*Task goal*:
Output every line below without omitting or altering anything.

*Data extract*:
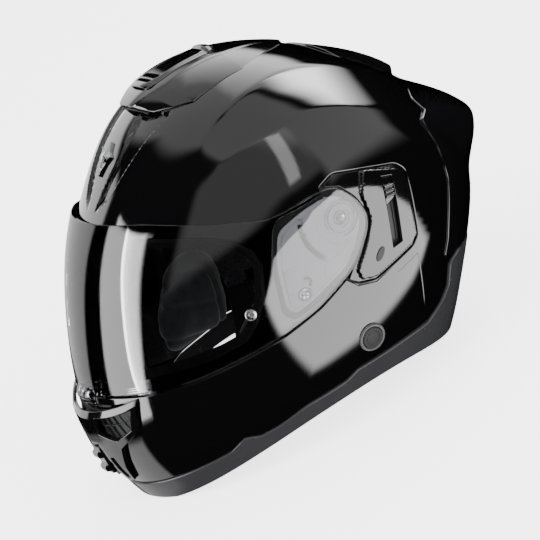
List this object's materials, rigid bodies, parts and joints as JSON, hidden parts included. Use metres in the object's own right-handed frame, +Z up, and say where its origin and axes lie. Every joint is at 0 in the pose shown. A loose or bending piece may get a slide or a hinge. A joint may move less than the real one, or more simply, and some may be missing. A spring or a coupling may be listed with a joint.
{
  "type": "full-face motorcycle helmet",
  "caption": "Gloss black full-face helmet with a flip-up smoked visor, drop-down sun visor, vents, padded lining and a buckled chin strap.",
  "frame": {"origin": "middle of the bounding box's underside, on the surface that the helmet's rim stands on", "axes": "+Z up, -Y straight ahead of the wearer, +X the wearer's left"},
  "size_m": [0.2436, 0.3484, 0.2519],
  "materials": {
    "gloss_shell": "clear-coated gloss black, mirror smooth",
    "gloss_cover": "moulded gloss black",
    "satin_trim": "satin charcoal, fine grain",
    "matt_plastic": "matt black, fine moulded grain",
    "grey_plastic": "satin mid grey",
    "buckle_red": "satin red pull tab",
    "smoked_lens": "smoked polycarbonate, polished",
    "sun_lens": "dark smoked polycarbonate, polished",
    "gasket_rubber": "soft matt black",
    "impact_foam": "expanded bead foam, dark",
    "lining_cloth": "brushed knit over foam",
    "neck_vinyl": "grained black leatherette",
    "strap_webbing": "woven black webbing",
    "screw_steel": "plain zinc",
    "badge_chrome": "bright plated"
  },
  "bodies": {
    "helmet": {"outer_shell": "gloss_shell", "impact_liner": "impact_foam", "chin_liner": "impact_foam", "cheek_block_left": "impact_foam", "cheek_block_right": "impact_foam", "comfort_liner": "lining_cloth", "cheek_pad_left": "lining_cloth", "cheek_pad_right": "lining_cloth", "neck_roll": "neck_vinyl", "lower_trim": "satin_trim", "eyeport_gasket": "gasket_rubber", "base_plate_left": "grey_plastic", "base_plate_right": "grey_plastic", "pivot_screw_left": "screw_steel", "pivot_screw_right": "screw_steel", "base_plate_screw_left": "screw_steel", "base_plate_screw_right": "screw_steel", "side_cover_left": "gloss_cover", "side_cover_right": "gloss_cover", "side_badge_left": "badge_chrome", "side_badge_right": "badge_chrome", "forehead_badge": "badge_chrome", "port_ring": "grey_plastic", "port_cap": "matt_plastic", "top_vent_housing": "gloss_cover", "crown_exhaust": "gloss_cover", "rear_spoiler": "gloss_cover", "rear_grille_left": "matt_plastic", "rear_grille_right": "matt_plastic", "chin_vent_housing": "satin_trim", "chin_grille_left": "matt_plastic", "chin_grille_right": "matt_plastic", "breath_deflector": "gasket_rubber", "chin_curtain": "lining_cloth", "strap_anchor_left": "screw_steel", "strap_anchor_right": "screw_steel", "chin_strap_left": "strap_webbing", "chin_strap_right": "strap_webbing", "buckle_body": "matt_plastic", "buckle_tongue": "matt_plastic", "sun_visor_pivot_left": "matt_plastic", "sun_visor_pivot_right": "matt_plastic"},
    "visor": {"visor": "smoked_lens", "lens_pin_left": "grey_plastic", "lens_pin_right": "grey_plastic"},
    "sun_visor": {"sun_visor": "sun_lens"},
    "sun_visor_lever": {"sun_visor_lever": "matt_plastic"},
    "top_vent_slider": {"top_vent_slider": "gloss_cover"},
    "chin_vent_slider": {"chin_vent_slider": "satin_trim"},
    "buckle_lever": {"buckle_lever": "buckle_red"}
  },
  "joints": [
    {"name": "visor_pivot", "type": "hinge", "parent": "helmet", "child": "visor", "pos_m": [0, 0.01162, 0.13762], "axis": [-1, 0, 0], "range_deg": [0, 50]},
    {"name": "sun_visor_pivot", "type": "hinge", "parent": "helmet", "child": "sun_visor", "pos_m": [0, -0.00575, 0.15171], "axis": [1, 0, 0], "range_deg": [0, 35]},
    {"name": "sun_visor_lever_slide", "type": "slide", "parent": "helmet", "child": "sun_visor_lever", "axis": [0, -0.2785, -0.9604], "range_m": [0, 0.0251]},
    {"name": "top_vent_slide", "type": "hinge", "parent": "helmet", "child": "top_vent_slider", "pos_m": [0, 0.00012, 0.13751], "axis": [-1, 0, 0], "range_deg": [0, 5]},
    {"name": "chin_vent_slide", "type": "slide", "parent": "helmet", "child": "chin_vent_slider", "axis": [0, 0.0995, -0.995], "range_m": [0, 0.008]},
    {"name": "buckle_lever_hinge", "type": "hinge", "parent": "helmet", "child": "buckle_lever", "pos_m": [0.012, -0.0296, 0.01637], "axis": [0, 0.9763, -0.2164], "range_deg": [0, 25], "stiffness_Nm_per_rad": 0.02, "springref_deg": -17.19}
  ],
  "couplings": [
    {"joint": "sun_visor_lever_slide", "follows": "sun_visor_pivot", "m_per_rad": 0.0409}
  ]
}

*Completed task*:
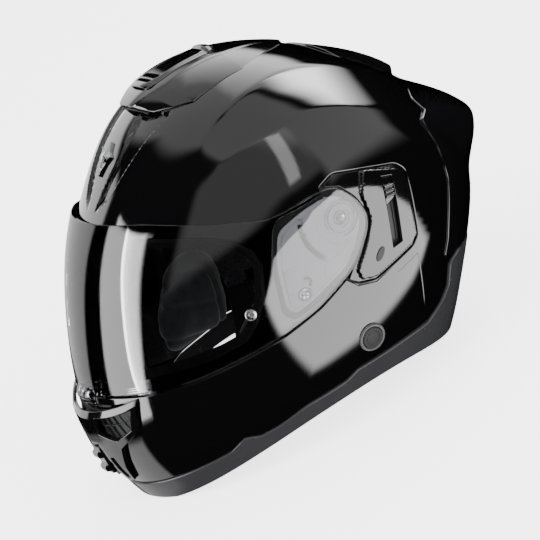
List this object's materials, rigid bodies, parts and joints as JSON, hidden parts included. Use metres in the object's own right-handed frame, +Z up, and say where its origin and axes lie. Every joint is at 0 in the pose shown. A loose or bending piece may get a slide or a hinge. A joint may move less than the real one, or more simply, and some may be missing. A spring or a coupling may be listed with a joint.
{
  "type": "full-face motorcycle helmet",
  "caption": "Gloss black full-face helmet with a flip-up smoked visor, drop-down sun visor, vents, padded lining and a buckled chin strap.",
  "frame": {"origin": "middle of the bounding box's underside, on the surface that the helmet's rim stands on", "axes": "+Z up, -Y straight ahead of the wearer, +X the wearer's left"},
  "size_m": [0.2436, 0.3484, 0.2519],
  "materials": {
    "gloss_shell": "clear-coated gloss black, mirror smooth",
    "gloss_cover": "moulded gloss black",
    "satin_trim": "satin charcoal, fine grain",
    "matt_plastic": "matt black, fine moulded grain",
    "grey_plastic": "satin mid grey",
    "buckle_red": "satin red pull tab",
    "smoked_lens": "smoked polycarbonate, polished",
    "sun_lens": "dark smoked polycarbonate, polished",
    "gasket_rubber": "soft matt black",
    "impact_foam": "expanded bead foam, dark",
    "lining_cloth": "brushed knit over foam",
    "neck_vinyl": "grained black leatherette",
    "strap_webbing": "woven black webbing",
    "screw_steel": "plain zinc",
    "badge_chrome": "bright plated"
  },
  "bodies": {
    "helmet": {"outer_shell": "gloss_shell", "impact_liner": "impact_foam", "chin_liner": "impact_foam", "cheek_block_left": "impact_foam", "cheek_block_right": "impact_foam", "comfort_liner": "lining_cloth", "cheek_pad_left": "lining_cloth", "cheek_pad_right": "lining_cloth", "neck_roll": "neck_vinyl", "lower_trim": "satin_trim", "eyeport_gasket": "gasket_rubber", "base_plate_left": "grey_plastic", "base_plate_right": "grey_plastic", "pivot_screw_left": "screw_steel", "pivot_screw_right": "screw_steel", "base_plate_screw_left": "screw_steel", "base_plate_screw_right": "screw_steel", "side_cover_left": "gloss_cover", "side_cover_right": "gloss_cover", "side_badge_left": "badge_chrome", "side_badge_right": "badge_chrome", "forehead_badge": "badge_chrome", "port_ring": "grey_plastic", "port_cap": "matt_plastic", "top_vent_housing": "gloss_cover", "crown_exhaust": "gloss_cover", "rear_spoiler": "gloss_cover", "rear_grille_left": "matt_plastic", "rear_grille_right": "matt_plastic", "chin_vent_housing": "satin_trim", "chin_grille_left": "matt_plastic", "chin_grille_right": "matt_plastic", "breath_deflector": "gasket_rubber", "chin_curtain": "lining_cloth", "strap_anchor_left": "screw_steel", "strap_anchor_right": "screw_steel", "chin_strap_left": "strap_webbing", "chin_strap_right": "strap_webbing", "buckle_body": "matt_plastic", "buckle_tongue": "matt_plastic", "sun_visor_pivot_left": "matt_plastic", "sun_visor_pivot_right": "matt_plastic"},
    "visor": {"visor": "smoked_lens", "lens_pin_left": "grey_plastic", "lens_pin_right": "grey_plastic"},
    "sun_visor": {"sun_visor": "sun_lens"},
    "sun_visor_lever": {"sun_visor_lever": "matt_plastic"},
    "top_vent_slider": {"top_vent_slider": "gloss_cover"},
    "chin_vent_slider": {"chin_vent_slider": "satin_trim"},
    "buckle_lever": {"buckle_lever": "buckle_red"}
  },
  "joints": [
    {"name": "visor_pivot", "type": "hinge", "parent": "helmet", "child": "visor", "pos_m": [0, 0.01162, 0.13762], "axis": [-1, 0, 0], "range_deg": [0, 50]},
    {"name": "sun_visor_pivot", "type": "hinge", "parent": "helmet", "child": "sun_visor", "pos_m": [0, -0.00575, 0.15171], "axis": [1, 0, 0], "range_deg": [0, 35]},
    {"name": "sun_visor_lever_slide", "type": "slide", "parent": "helmet", "child": "sun_visor_lever", "axis": [0, -0.2785, -0.9604], "range_m": [0, 0.0251]},
    {"name": "top_vent_slide", "type": "hinge", "parent": "helmet", "child": "top_vent_slider", "pos_m": [0, 0.00012, 0.13751], "axis": [-1, 0, 0], "range_deg": [0, 5]},
    {"name": "chin_vent_slide", "type": "slide", "parent": "helmet", "child": "chin_vent_slider", "axis": [0, 0.0995, -0.995], "range_m": [0, 0.008]},
    {"name": "buckle_lever_hinge", "type": "hinge", "parent": "helmet", "child": "buckle_lever", "pos_m": [0.012, -0.0296, 0.01637], "axis": [0, 0.9763, -0.2164], "range_deg": [0, 25], "stiffness_Nm_per_rad": 0.02, "springref_deg": -17.19}
  ],
  "couplings": [
    {"joint": "sun_visor_lever_slide", "follows": "sun_visor_pivot", "m_per_rad": 0.0409}
  ]
}